Massiver Eingriff in die Freiheit privater Eigentümer
Bei einem solchen massiven Eingriff in die Freiheit privater Eigentümer und Käufer rechnet der Senat auch mit Klagen. Deswegen müssen die Sachbearbeiter in den Bezirken überall Vermerke erstellen. Denn es wird auch getrickst. Die Grundlage ist nicht eine „mieterfreundliche Politik“, wie es in der Handlungsanweisung heißt. Vielmehr muss der Beamte mit den Kosten argumentieren, die für die Allgemeinheit entstehen, wenn durch den Verdrängungsprozess vorhandene Infrastruktur woanders neu geschaffen werden muss. War nicht am Anfang dieser Kolumne etwas vom Schutz der Mieter zu lesen? Es gibt noch weitere rechtliche Punkte, die vor Gericht geklärt werden müssen, so der Senat.

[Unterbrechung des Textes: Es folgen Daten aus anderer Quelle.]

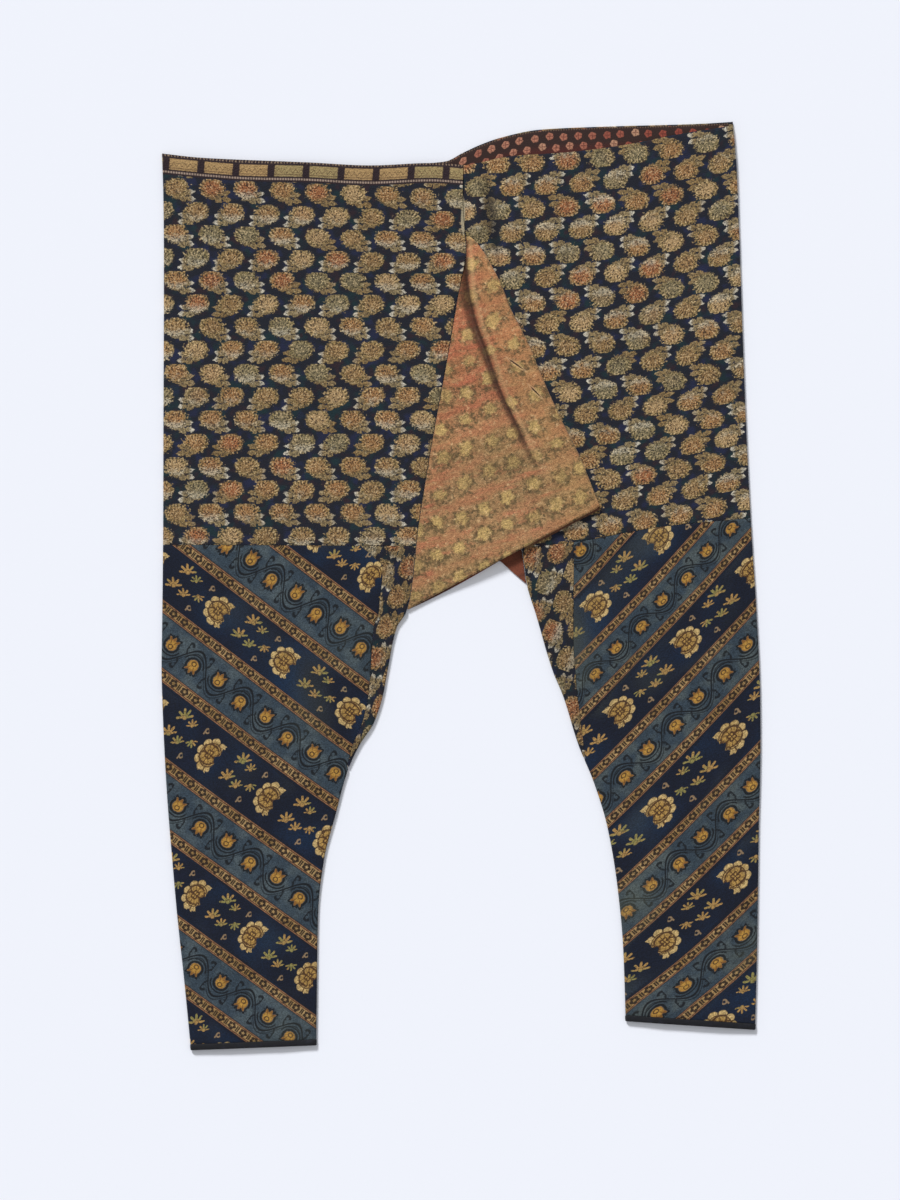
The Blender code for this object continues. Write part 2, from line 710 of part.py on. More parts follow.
def gusset_back(name, material):
    """The gusset's back: flat on the surface between the two back seams, with a cornered bottom."""
    over = np.array([0, 0.25, 0.5, NOTCH_SHARE, 0.9, 1.0])
    down = np.array([0, 0.04, 0.08, 0.12, 0.17, 0.25, 0.35, 0.5, 0.65, 0.8, 0.92, 1.0])
    foot = GUSSET_FOOT
    bottom_across = foot[LEFT].across + (foot[RIGHT].across - foot[LEFT].across) * over
    corners = (foot[LEFT], NOTCH, foot[RIGHT])
    bottom = np.interp(bottom_across, [c.across for c in corners], [c.height for c in corners])
    height = APEX_HEIGHT + (bottom - APEX_HEIGHT) * down[:, None]
    left = smooth(LEFT_LEG, "inner", height) + GUSSET_INSET
    right = smooth(RIGHT_LEG, "inner", height) - GUSSET_INSET
    across = left + (right - left) * over
    grid = np.stack([across, height, 0 * across], axis=-1)
    upper = grid.copy()
    upper[..., 2] = CLOTH
    return solid(name, grid, upper, material)


def gusset_tuck(name, material, front_under, front_end):
    """The gusset's cloth that is folded away under the pleat, as one padded solid. Its layers show
    only along the bottom, where two folded edges run one under the other."""
    share = np.array([0, 0.15, 0.35, 0.55, 0.78, 1.0])
    rows = []
    for line in front_under[2:]:
        first, last = line[0], line[-1]
        start = 0.5
        for _ in range(6):
            height = first[1] + (last[1] - first[1]) * start
            start = (smooth(RIGHT_LEG, "inner", height) + TUCK_INSET - first[0]) / (last[0] - first[0])
        over = start + (1 - start) * share
        spread = (line[:, 0] - first[0]) / (last[0] - first[0])
        rows.append(np.stack([np.interp(over, spread, line[:, k]) for k in range(3)], axis=-1))
    ends = np.interp(over, spread, front_end)
    body = np.array(rows)
    top = np.pad(body[..., 2] - TUCK_CLEARANCE, 1, mode="edge")
    beside = [top[i : i + len(body), j : j + len(share)] for i in range(3) for j in range(3)]
    body[..., 2] = np.min(beside, axis=0)
    floor = leg_top(RIGHT, body[..., 0], body[..., 1]) + SEAM
    body[..., 2] = np.maximum(body[..., 2], floor + 0.6)
    under = body.copy()
    under[..., 2] = floor
    lip, lip_under = [], []
    for row in TUCK_LIP:
        line = body[-1].copy()
        line[:, :2] += DOWN_WAY * row.out
        ground = leg_top(RIGHT, line[:, 0], line[:, 1]) + SEAM
        line[:, 2] = ground + (ends - SEAM - 0.1 - floor[-1]) * row.share
        lip.append(line)
        below = body[-1].copy()
        below[:, :2] += DOWN_WAY * row.under
        below[:, 2] = leg_top(RIGHT, below[:, 0], below[:, 1]) + SEAM
        lip_under.append(below)
    return solid(name, np.concatenate([body, lip]), np.concatenate([under, lip_under]), material)


def waist_facing(name, material):
    """The facing inside the back of the waist, seen above the lower front."""
    over = np.linspace(0, 1, 22)
    across = FACING_ENDS[0] + (FACING_ENDS[1] - FACING_ENDS[0]) * over
    top = smooth(WAIST_BACK, "height", across) - FACING_LIP
    height = top - FACING_DEPTH * np.array([0, 0.33, 0.67, 1.0])[:, None]
    grid = np.stack([across + 0 * height, height, 0 * height + CLOTH + SEAM + FACING_CLOTH], axis=-1)
    lower = grid.copy()
    lower[..., 2] -= FACING_CLOTH
    return solid(name, grid, lower, material)


def clear_scene():
    for thing in list(bpy.data.objects):
        bpy.data.objects.remove(thing)


def cloth_material(name, colour, roughness):
    material = bpy.data.materials.new(name)
    material.use_nodes = True
    shader = material.node_tree.nodes["Principled BSDF"]
    shader.inputs["Base Color"].default_value = (*colour, 1.0)
    shader.inputs["Roughness"].default_value = roughness
    shader.inputs["Metallic"].default_value = 0.0
    return material


def main():
    clear_scene()
    floral = cloth_material("floral_cloth", (0.10, 0.09, 0.08), 0.85)
    striped = cloth_material("striped_cloth", (0.05, 0.08, 0.12), 0.85)
    pink = cloth_material("gusset_cloth", (0.42, 0.22, 0.12), 0.8)
    dark = cloth_material("binding_cloth", (0.01, 0.012, 0.02), 0.8)
    for side, word in ((LEFT, "left"), (RIGHT, "right")):
        upper_leg(side, f"{word}_upper_leg", floral)
        calf(side, f"{word}_calf", striped)
        gore(side, f"{word}_gore", floral)
        binding(side, f"{word}_hem_binding", dark)
    folded_away = gusset_front("gusset_front", pink)
    gusset_tuck("gusset_tuck", pink, *folded_away)
    gusset_back("gusset_back", pink)
    waist_facing("waist_facing", cloth_material("facing_cloth", (0.12, 0.04, 0.03), 0.85))


main()
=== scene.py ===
"""Wide trousers laid flat: woven sprig cloth above, slanted flowered stripes on the calves, a
salmon gusset in the crotch with its front laid over in one pleat, and a dotted facing in the waist.

Shapes and patterns are in millimetres, and a mesh is in metres. +Y runs from the hems to the waist,
+Z is up off the surface, and left and right are as seen from above. Every piece of cloth is a thin
closed shell: a fine grid of points on its outer side and the same grid one cloth thickness further
in. Each point carries its place in the cloth's pattern as the attribute "cloth", so that stripes
and sprigs follow the surface.
"""

from collections import namedtuple

import bpy
import numpy as np
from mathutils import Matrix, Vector


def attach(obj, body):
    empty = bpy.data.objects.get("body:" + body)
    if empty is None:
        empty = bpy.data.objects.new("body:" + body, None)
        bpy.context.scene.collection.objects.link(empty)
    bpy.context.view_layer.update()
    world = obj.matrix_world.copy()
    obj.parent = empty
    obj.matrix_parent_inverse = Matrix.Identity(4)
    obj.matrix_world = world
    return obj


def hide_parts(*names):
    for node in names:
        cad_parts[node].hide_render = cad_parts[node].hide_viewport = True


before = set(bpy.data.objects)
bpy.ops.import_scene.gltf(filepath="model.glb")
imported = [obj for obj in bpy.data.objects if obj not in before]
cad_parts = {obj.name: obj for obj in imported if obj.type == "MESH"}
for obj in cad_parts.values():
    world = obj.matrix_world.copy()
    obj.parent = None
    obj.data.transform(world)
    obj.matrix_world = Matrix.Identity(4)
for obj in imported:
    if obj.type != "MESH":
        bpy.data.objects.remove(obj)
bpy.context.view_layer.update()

MM = 0.001
CLOTH = 1.4
FACING_CLOTH = 1.0
THINNER_IN_FOLD = 0.4
SEAM = 0.3
LEFT, RIGHT = -1, 1
SIDES = ((LEFT, "left"), (RIGHT, "right"))
# The photograph: its size in pixels, millimetres for one of them, and where the origin lies.
PHOTO_WIDTH, PHOTO_HEIGHT, PIXEL = 900, 1200, 1.026
PHOTO_X, PHOTO_Y, SHIFT_X = 459.5, 586.0, -1.6


def rows(columns, *values):
    """The rows of a table, with its columns named."""
    row = namedtuple("row", columns)
    return [row(*numbers) for numbers in values]


# The outline of each leg at a height: its outer fold, its inner edge, how high the cloth stands at
# the inner edge, and how high the outer fold is.
LEFT_LEG = rows(
    "height outer inner inner_rise fold",
    (446, -306.8, 3.0, 6.6, 4.0), (396, -305.3, 1.6, 7.0, 3.8), (345, -304.8, 4.8, 7.6, 3.8),
    (294, -304.8, -4.0, 7.0, 3.8), (233, -305.0, -14.4, 6.6, 3.8), (149, -305.3, -29.8, 6.2, 3.8),
    (64, -305.5, -43.6, 5.6, 3.8), (-26, -306.4, -56.0, 3.8, 3.8), (-42, -306.6, -65.7, 3.8, 3.8),
    (-85, -307.2, -75.0, 3.8, 3.8), (-114, -306.5, -80.5, 3.8, 3.8),
    (-141, -305.5, -89.8, 3.8, 3.8), (-163, -304.5, -104.0, 3.8, 3.8),
    (-190, -303.1, -116.5, 3.8, 3.8), (-233, -300.2, -128.3, 3.8, 3.8),
    (-281, -296.2, -140.6, 3.8, 3.8), (-335, -291.4, -146.6, 3.8, 3.8),
    (-407, -283.7, -147.8, 3.8, 3.8), (-480, -276.6, -148.6, 3.8, 3.8),
)
RIGHT_LEG = rows(
    "height outer inner inner_rise fold",
    (480, 278.3, -1.0, 4.9, 5.2), (431, 282.5, -1.2, 4.9, 5.0), (370, 285.0, 0.4, 5.0, 4.0),
    (358, 285.5, 6.2, 5.4, 3.8), (345, 286.0, 14.0, 5.6, 3.8), (325, 286.6, 21.5, 4.8, 3.8),
    (149, 293.0, 46.8, 4.6, 3.8), (30, 299.4, 63.6, 4.4, 3.8), (1, 301.4, 67.6, 3.8, 3.8),
    (-29, 303.1, 76.7, 3.8, 3.8), (-88, 306.1, 94.3, 3.8, 3.8), (-112, 306.8, 104.3, 3.8, 3.8),
    (-162, 307.2, 120.0, 3.8, 3.8), (-201, 306.6, 136.0, 3.8, 3.8),
    (-247, 305.4, 150.0, 3.8, 3.8), (-308, 304.6, 160.3, 3.8, 3.8),
    (-371, 303.6, 166.2, 3.8, 3.8), (-460, 301.4, 169.2, 3.8, 3.8),
)
LEGS = {LEFT: LEFT_LEG, RIGHT: RIGHT_LEG}
MIDDLE = rows(
    "height rise",
    (480, 5.2), (300, 6.0), (42, 5.8), (-200, 5.4), (-420, 5.0), (-480, 4.5),
)
EDGE_ROUNDING = 38.0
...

Offenbar ist man sich juristisch seiner Sache nicht sicher.
Wie sich das Klima in der Mieterstadt Berlin verändern könnte, zeigt auch ein Vermerk. Die oben erwähnte Zwei-Monats-Frist ist eines der größten Probleme. Um Zeit zu gewinnen, sollen die Behörden schon mit Ortsbegehungen beginnen, wenn ihnen „seriöse Mieterhinweise“ über einen bevorstehenden Verkauf vorliegen. Hier wird schon im Vorfeld die Freiheit der Eigentümer eingeschränkt. Willkommen in der Denunziantenstadt Berlin.